Starcast
Night Sky Forecasts for Astrophotographers

Find out if the stars are worth chasing tonight.

How Starcast Scores the Sky

Starcast builds a sky quality score from six variables, then applies a target-specific modifier based on what you're actually trying to shoot. Bortle class is estimated from your distance to major light pollution centers.

Cloud Cover
The dominant variable. Even thin cloud blocks faint objects. Below 10% is ideal; above 50% is a serious penalty.
Moon Phase & Illumination
A full moon raises the sky background enough to wash out Milky Way and DSOs entirely. Penalised up to 18 points.
Bortle Class
Estimated from proximity to city cores. Bortle 1–3 adds no penalty; Bortle 7+ can remove 12+ points from the score.
Humidity & Visibility
Atmospheric moisture scatters light and reduces contrast. Low humidity and high visibility are critical for faint targets.
75–100 — Pristine. Rare. Near-perfect conditions.
55–74 — Excellent. Serious astrophotography possible. Go.
35–54 — Good. Wide field and planetary work well.
0–34 — Poor. Limited or no opportunity.

Bortle class is derived from the Falchi et al. (2016) World Atlas of Artificial Night Sky Brightness — a globally calibrated dataset based on VIIRS satellite data and 35,000 SQM ground readings. doi:10.5880/GFZ.1.4.2016.001 · CC BY-NC 4.0

What the Metrics Mean

Milky Way Visibility Guide →


Cloud Cover
The percentage of sky obscured by cloud at shooting time. Even thin, wispy cloud scatters starlight — anything above 30% degrades contrast. Below 10% is the sweet spot for Milky Way and deep sky work.
Bortle Scale
A 1–9 scale of sky brightness from light pollution.

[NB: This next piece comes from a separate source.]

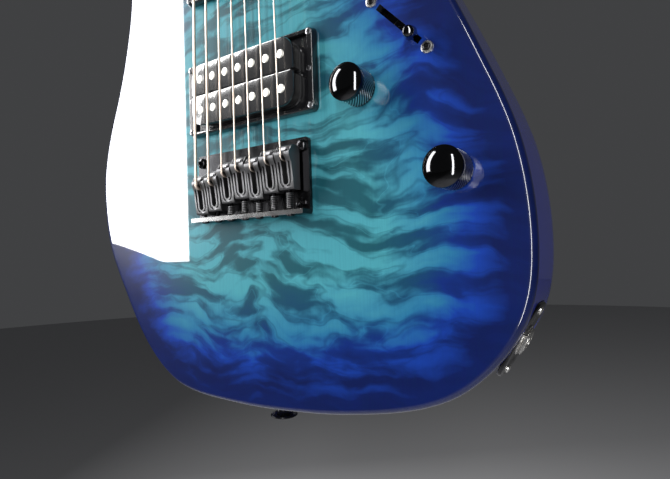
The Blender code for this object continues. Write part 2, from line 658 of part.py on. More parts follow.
def main():
    for old in list(bpy.data.objects):
        bpy.data.objects.remove(old)
    make_body()
    make_maple_top()
    make_neck()
    make_fretboard()
    make_nut()
    make_truss_rod()
    make_bridge()
    make_string_retainer()
    for number in range(STRINGS):
        make_tuner(number)
        make_saddle(number)
        make_string(number)
    make_neck_plate()
    for name, centre in (("bridge_pickup", BRIDGE_PICKUP), ("neck_pickup", NECK_PICKUP)):
        make_pickup(name, centre)
        make_pickup_ring(f"{name}_ring", centre)
    make_knob_and_pot("volume", VOLUME)
    make_knob_and_pot("tone", TONE)
    make_switch()
    make_jack()
    make_cavity_cover()
    make_strap_button("strap_button_end", (0, THICKNESS / 2 + 2, up(BUTT) - GAP), (0, 0, -1))
    make_strap_button("strap_button_horn", (-124.5, THICKNESS / 2, up(302.5)), (-0.35, 0, 0.94))


main()
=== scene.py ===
"""Looks of the seven-string guitar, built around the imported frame.

The scene is in metres, like the frame. The modelling helpers work in millimetres and piece()
makes metres of them. Y is depth, with the front facing -Y; heights run along +Z, up the strings.
"""
import math

import bmesh
import bpy
from mathutils import Matrix, Vector, geometry, kdtree
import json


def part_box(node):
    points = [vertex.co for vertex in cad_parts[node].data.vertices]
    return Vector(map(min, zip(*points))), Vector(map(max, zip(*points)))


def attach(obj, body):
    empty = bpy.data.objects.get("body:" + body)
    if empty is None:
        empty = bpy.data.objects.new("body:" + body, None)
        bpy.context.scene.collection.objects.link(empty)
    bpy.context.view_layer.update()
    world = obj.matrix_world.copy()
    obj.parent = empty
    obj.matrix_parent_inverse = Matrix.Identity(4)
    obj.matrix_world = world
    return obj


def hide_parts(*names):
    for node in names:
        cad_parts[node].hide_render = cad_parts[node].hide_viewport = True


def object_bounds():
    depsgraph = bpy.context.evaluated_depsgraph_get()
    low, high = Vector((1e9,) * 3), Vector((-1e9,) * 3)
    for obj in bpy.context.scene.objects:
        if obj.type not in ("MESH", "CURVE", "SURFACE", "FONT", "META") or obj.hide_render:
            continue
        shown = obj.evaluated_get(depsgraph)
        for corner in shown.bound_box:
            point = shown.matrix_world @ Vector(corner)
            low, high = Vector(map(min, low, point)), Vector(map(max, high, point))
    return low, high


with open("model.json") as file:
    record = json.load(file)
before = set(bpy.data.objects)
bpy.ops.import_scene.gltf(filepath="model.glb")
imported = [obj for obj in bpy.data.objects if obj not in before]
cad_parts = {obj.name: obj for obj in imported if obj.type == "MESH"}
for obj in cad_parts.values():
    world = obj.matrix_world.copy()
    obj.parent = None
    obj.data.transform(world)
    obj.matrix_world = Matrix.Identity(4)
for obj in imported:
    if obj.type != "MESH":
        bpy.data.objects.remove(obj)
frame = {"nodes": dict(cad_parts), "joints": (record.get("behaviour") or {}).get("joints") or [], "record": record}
CAD_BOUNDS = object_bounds()

MM = 0.001
ROOT = "guitar"
STRINGS = range(1, 8)


def box_mm(node):
    """A CAD node's lowest and highest corners, and its centre, in millimetres."""
    low, high = (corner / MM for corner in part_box(node))
    return low, high, (low + high) / 2


GAP = 0.3                                                # the CAD's clearance between pieces
SADDLE_NOSE = 5.5                                        # from a saddle's string break to its front
BRIDGE = box_mm("saddle_7")[1].z - SADDLE_NOSE           # height of the treble string's break
NUT = box_mm("nut")[0].z - GAP
SCALE = NUT - BRIDGE
TOP_BACK = box_mm("maple_top")[1].y
BODY_BACK = box_mm("body")[1].y
EDGE = 3.0                                               # round-over of the body's edges
FLAT_MARGIN = 0.4                                        # from the round-over to the flat face
SIDE_STEP = 6.0                                          # between the rings of the body's side
POCKET_HALF = 34.6
HEEL_DEPTH = 16.0                                        # of the neck's pocket
ARM_OUT = Vector((-0.881, 0.0, -0.474)).normalized()     # towards the player's forearm
ARM_START = 97.7                                         # from the bridge's middle, along ARM_OUT
ARM_RADIUS = 400.0
BELLY_START = -52.0                                      # the belly cut's edge, across the body
BELLY_MIDDLE = 128.0                                     # over the bridge
BELLY_SLOPE = math.tan(math.radians(11))
BELLY_RADIUS = 170.0
BOARD_THICKNESS = 6.0
BOARD_RADIUS = 400.0                                     # of its crowned front
HALF_AT_LAST_FRET, HALF_AT_NUT = 34.0, 24.0              # half the board's width
FRETS = 24
BOARD_FRONT = box_mm("fretboard")[1].y - BOARD_THICKNESS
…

Bortle 1 is pristine dark sky; Bortle 9 is inner-city. Estimated here from your distance to major urban centers. At Bortle 7+, the Milky Way core is barely visible to the naked eye.
Moon Illumination
How much of the moon's face is lit. A full moon (100%) raises the entire sky background enough to wash out faint nebulae and the Milky Way. Below 15% is ideal. The rise and set times tell you exactly when dark sky begins and ends.
Visibility
Horizontal visibility in km — a proxy for aerosols, smoke, and particulates in the air. High visibility means clean air and better contrast for faint targets. Below 10km indicates haze that reduces star brightness and sharpness.
Atmospheric Seeing
How steady the air is — thermal turbulence makes stars shimmer and planetary detail blur. Estimated from wind shear between surface and 80m altitude. Poor seeing hurts planetary and lunar work most; wide-field astrophotography is largely immune.
Dew Point Spread
The °C gap between air temperature and dew point. When this narrows below 2°C, moisture condenses on cold lens elements and fogs your optics mid-session. A dew heater eliminates this risk. Above 7°C is safe for unprotected glass.